▶ **TASK STATEMENT**: Stop after the line containing "jack_marks(x=69.6, line_gap=5.2, direction=-1))": print each line exactly from the first line of the listing up to that point.

▶ **SOURCE DATA**:

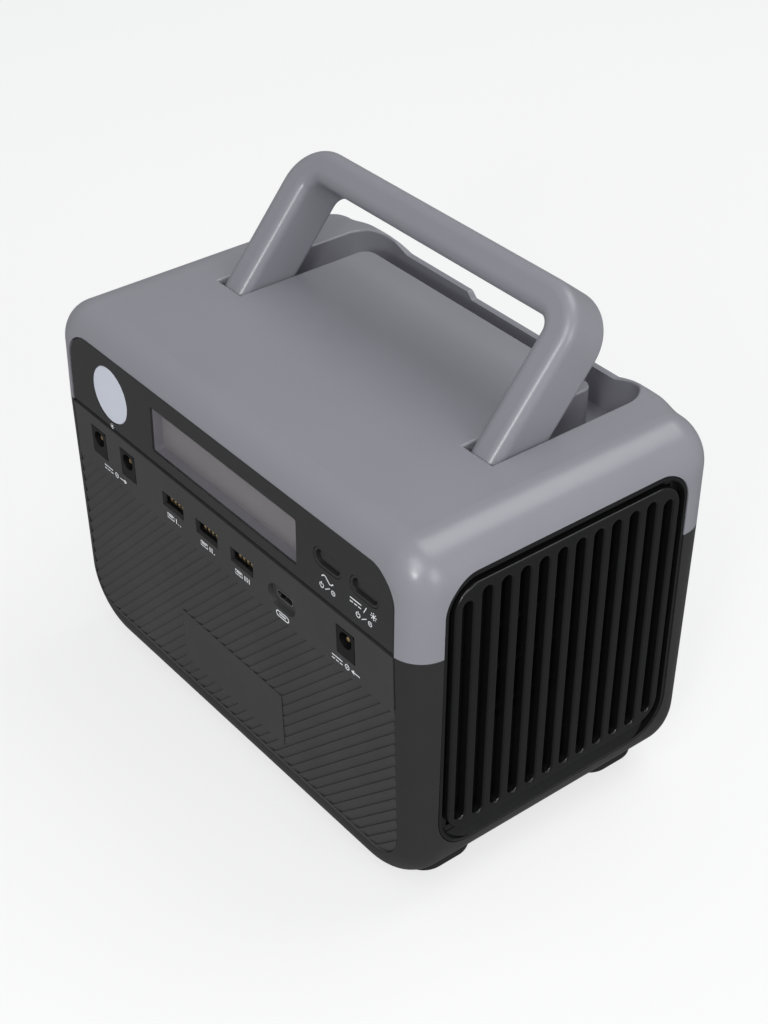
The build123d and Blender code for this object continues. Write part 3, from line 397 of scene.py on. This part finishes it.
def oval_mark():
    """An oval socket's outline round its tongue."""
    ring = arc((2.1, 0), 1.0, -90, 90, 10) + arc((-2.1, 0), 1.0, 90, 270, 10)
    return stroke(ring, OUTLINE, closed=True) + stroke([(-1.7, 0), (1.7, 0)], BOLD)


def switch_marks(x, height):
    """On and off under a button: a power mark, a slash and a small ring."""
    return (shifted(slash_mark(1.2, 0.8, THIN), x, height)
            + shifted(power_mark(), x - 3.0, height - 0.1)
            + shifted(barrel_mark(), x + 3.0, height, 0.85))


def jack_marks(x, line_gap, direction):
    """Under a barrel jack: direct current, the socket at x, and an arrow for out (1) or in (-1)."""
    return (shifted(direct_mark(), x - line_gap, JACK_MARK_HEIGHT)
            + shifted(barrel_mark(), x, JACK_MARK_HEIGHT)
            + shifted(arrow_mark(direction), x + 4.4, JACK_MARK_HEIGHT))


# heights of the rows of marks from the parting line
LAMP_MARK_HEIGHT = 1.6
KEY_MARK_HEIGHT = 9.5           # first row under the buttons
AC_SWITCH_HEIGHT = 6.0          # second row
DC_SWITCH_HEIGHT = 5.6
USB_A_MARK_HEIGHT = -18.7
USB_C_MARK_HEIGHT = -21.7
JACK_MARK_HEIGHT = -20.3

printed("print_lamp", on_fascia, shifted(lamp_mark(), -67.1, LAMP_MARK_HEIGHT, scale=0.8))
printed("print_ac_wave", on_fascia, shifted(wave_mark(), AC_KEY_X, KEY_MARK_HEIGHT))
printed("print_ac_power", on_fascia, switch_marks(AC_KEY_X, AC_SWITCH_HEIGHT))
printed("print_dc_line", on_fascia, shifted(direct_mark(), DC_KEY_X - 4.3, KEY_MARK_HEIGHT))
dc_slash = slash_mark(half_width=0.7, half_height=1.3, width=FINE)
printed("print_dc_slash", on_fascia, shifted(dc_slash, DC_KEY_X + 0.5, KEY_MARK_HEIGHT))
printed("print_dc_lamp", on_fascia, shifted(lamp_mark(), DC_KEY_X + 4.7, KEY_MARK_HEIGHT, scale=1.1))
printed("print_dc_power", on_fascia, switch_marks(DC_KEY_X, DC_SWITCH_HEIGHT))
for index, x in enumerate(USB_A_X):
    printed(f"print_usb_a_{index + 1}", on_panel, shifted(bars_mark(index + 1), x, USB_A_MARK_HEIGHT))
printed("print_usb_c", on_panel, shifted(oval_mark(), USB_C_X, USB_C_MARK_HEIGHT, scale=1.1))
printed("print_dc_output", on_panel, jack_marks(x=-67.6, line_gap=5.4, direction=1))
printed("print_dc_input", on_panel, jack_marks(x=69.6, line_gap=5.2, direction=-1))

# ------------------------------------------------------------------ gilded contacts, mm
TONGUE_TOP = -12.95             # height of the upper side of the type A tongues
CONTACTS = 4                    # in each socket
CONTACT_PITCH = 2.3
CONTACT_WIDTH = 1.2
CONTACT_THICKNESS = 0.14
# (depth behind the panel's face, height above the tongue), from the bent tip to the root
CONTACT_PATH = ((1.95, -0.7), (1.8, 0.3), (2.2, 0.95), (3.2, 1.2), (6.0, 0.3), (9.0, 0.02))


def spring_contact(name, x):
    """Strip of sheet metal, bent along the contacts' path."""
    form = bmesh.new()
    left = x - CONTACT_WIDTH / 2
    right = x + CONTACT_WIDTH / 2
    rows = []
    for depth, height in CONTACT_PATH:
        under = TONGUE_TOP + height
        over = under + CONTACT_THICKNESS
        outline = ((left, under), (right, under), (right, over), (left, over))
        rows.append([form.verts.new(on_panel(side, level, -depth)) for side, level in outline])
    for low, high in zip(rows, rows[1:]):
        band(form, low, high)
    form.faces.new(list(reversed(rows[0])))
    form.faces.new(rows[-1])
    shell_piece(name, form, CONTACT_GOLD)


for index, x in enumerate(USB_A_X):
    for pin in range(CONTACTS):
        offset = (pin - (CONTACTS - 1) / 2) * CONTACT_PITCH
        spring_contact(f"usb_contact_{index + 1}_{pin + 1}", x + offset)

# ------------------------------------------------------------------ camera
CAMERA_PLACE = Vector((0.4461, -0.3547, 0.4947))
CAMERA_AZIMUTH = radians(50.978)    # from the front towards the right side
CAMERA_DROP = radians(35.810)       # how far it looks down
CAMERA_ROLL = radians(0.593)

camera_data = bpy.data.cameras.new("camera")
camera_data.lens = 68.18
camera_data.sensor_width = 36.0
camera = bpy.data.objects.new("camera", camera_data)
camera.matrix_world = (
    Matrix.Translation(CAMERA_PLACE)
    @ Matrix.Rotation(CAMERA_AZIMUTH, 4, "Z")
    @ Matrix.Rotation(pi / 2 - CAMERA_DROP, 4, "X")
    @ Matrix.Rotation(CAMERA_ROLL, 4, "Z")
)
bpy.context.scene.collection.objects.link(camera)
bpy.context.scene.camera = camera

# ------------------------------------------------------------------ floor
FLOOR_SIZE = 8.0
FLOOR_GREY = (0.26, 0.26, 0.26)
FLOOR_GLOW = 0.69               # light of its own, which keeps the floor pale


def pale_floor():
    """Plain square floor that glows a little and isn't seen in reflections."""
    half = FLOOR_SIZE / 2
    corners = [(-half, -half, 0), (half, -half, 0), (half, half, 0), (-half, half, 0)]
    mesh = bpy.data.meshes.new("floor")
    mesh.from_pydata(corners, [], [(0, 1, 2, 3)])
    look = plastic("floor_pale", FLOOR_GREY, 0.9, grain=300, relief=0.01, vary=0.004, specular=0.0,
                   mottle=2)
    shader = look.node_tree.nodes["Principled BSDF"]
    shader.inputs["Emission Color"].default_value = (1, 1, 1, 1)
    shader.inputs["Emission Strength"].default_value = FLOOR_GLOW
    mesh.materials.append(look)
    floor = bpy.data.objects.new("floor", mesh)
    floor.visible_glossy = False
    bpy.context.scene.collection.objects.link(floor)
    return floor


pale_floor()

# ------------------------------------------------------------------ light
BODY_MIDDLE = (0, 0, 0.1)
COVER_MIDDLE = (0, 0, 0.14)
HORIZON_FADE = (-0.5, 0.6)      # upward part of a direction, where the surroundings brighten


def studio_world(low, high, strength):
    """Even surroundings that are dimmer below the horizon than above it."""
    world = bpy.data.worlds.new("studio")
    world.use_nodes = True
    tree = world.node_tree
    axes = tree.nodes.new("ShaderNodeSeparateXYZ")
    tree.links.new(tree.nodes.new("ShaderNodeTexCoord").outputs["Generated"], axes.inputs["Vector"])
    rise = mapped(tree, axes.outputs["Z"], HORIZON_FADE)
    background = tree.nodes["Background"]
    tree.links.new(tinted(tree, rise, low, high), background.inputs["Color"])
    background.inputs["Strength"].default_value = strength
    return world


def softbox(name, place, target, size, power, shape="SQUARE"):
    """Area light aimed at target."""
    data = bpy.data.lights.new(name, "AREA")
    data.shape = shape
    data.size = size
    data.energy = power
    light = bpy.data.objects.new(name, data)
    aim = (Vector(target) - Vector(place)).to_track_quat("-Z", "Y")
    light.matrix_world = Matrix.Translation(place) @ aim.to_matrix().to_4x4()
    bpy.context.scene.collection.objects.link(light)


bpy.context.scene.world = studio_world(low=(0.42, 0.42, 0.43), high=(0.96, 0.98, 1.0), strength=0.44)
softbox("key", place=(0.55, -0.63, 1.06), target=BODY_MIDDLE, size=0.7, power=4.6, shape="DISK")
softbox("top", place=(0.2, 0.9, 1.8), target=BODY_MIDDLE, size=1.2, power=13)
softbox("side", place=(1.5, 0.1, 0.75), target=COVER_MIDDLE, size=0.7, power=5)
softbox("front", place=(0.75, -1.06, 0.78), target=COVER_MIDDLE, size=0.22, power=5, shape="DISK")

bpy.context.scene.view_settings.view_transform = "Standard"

▶ **EXERCISE SOLUTION**:
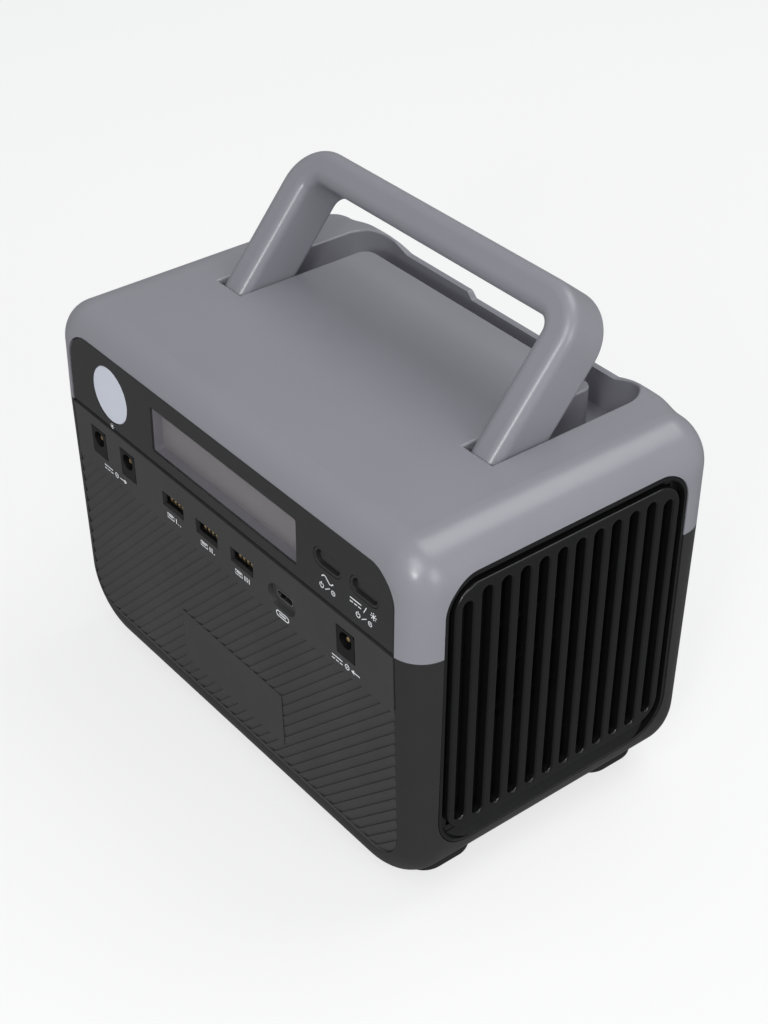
The build123d and Blender code for this object continues. Write part 3, from line 397 of scene.py on. This part finishes it.
def oval_mark():
    """An oval socket's outline round its tongue."""
    ring = arc((2.1, 0), 1.0, -90, 90, 10) + arc((-2.1, 0), 1.0, 90, 270, 10)
    return stroke(ring, OUTLINE, closed=True) + stroke([(-1.7, 0), (1.7, 0)], BOLD)


def switch_marks(x, height):
    """On and off under a button: a power mark, a slash and a small ring."""
    return (shifted(slash_mark(1.2, 0.8, THIN), x, height)
            + shifted(power_mark(), x - 3.0, height - 0.1)
            + shifted(barrel_mark(), x + 3.0, height, 0.85))


def jack_marks(x, line_gap, direction):
    """Under a barrel jack: direct current, the socket at x, and an arrow for out (1) or in (-1)."""
    return (shifted(direct_mark(), x - line_gap, JACK_MARK_HEIGHT)
            + shifted(barrel_mark(), x, JACK_MARK_HEIGHT)
            + shifted(arrow_mark(direction), x + 4.4, JACK_MARK_HEIGHT))


# heights of the rows of marks from the parting line
LAMP_MARK_HEIGHT = 1.6
KEY_MARK_HEIGHT = 9.5           # first row under the buttons
AC_SWITCH_HEIGHT = 6.0          # second row
DC_SWITCH_HEIGHT = 5.6
USB_A_MARK_HEIGHT = -18.7
USB_C_MARK_HEIGHT = -21.7
JACK_MARK_HEIGHT = -20.3

printed("print_lamp", on_fascia, shifted(lamp_mark(), -67.1, LAMP_MARK_HEIGHT, scale=0.8))
printed("print_ac_wave", on_fascia, shifted(wave_mark(), AC_KEY_X, KEY_MARK_HEIGHT))
printed("print_ac_power", on_fascia, switch_marks(AC_KEY_X, AC_SWITCH_HEIGHT))
printed("print_dc_line", on_fascia, shifted(direct_mark(), DC_KEY_X - 4.3, KEY_MARK_HEIGHT))
dc_slash = slash_mark(half_width=0.7, half_height=1.3, width=FINE)
printed("print_dc_slash", on_fascia, shifted(dc_slash, DC_KEY_X + 0.5, KEY_MARK_HEIGHT))
printed("print_dc_lamp", on_fascia, shifted(lamp_mark(), DC_KEY_X + 4.7, KEY_MARK_HEIGHT, scale=1.1))
printed("print_dc_power", on_fascia, switch_marks(DC_KEY_X, DC_SWITCH_HEIGHT))
for index, x in enumerate(USB_A_X):
    printed(f"print_usb_a_{index + 1}", on_panel, shifted(bars_mark(index + 1), x, USB_A_MARK_HEIGHT))
printed("print_usb_c", on_panel, shifted(oval_mark(), USB_C_X, USB_C_MARK_HEIGHT, scale=1.1))
printed("print_dc_output", on_panel, jack_marks(x=-67.6, line_gap=5.4, direction=1))
printed("print_dc_input", on_panel, jack_marks(x=69.6, line_gap=5.2, direction=-1))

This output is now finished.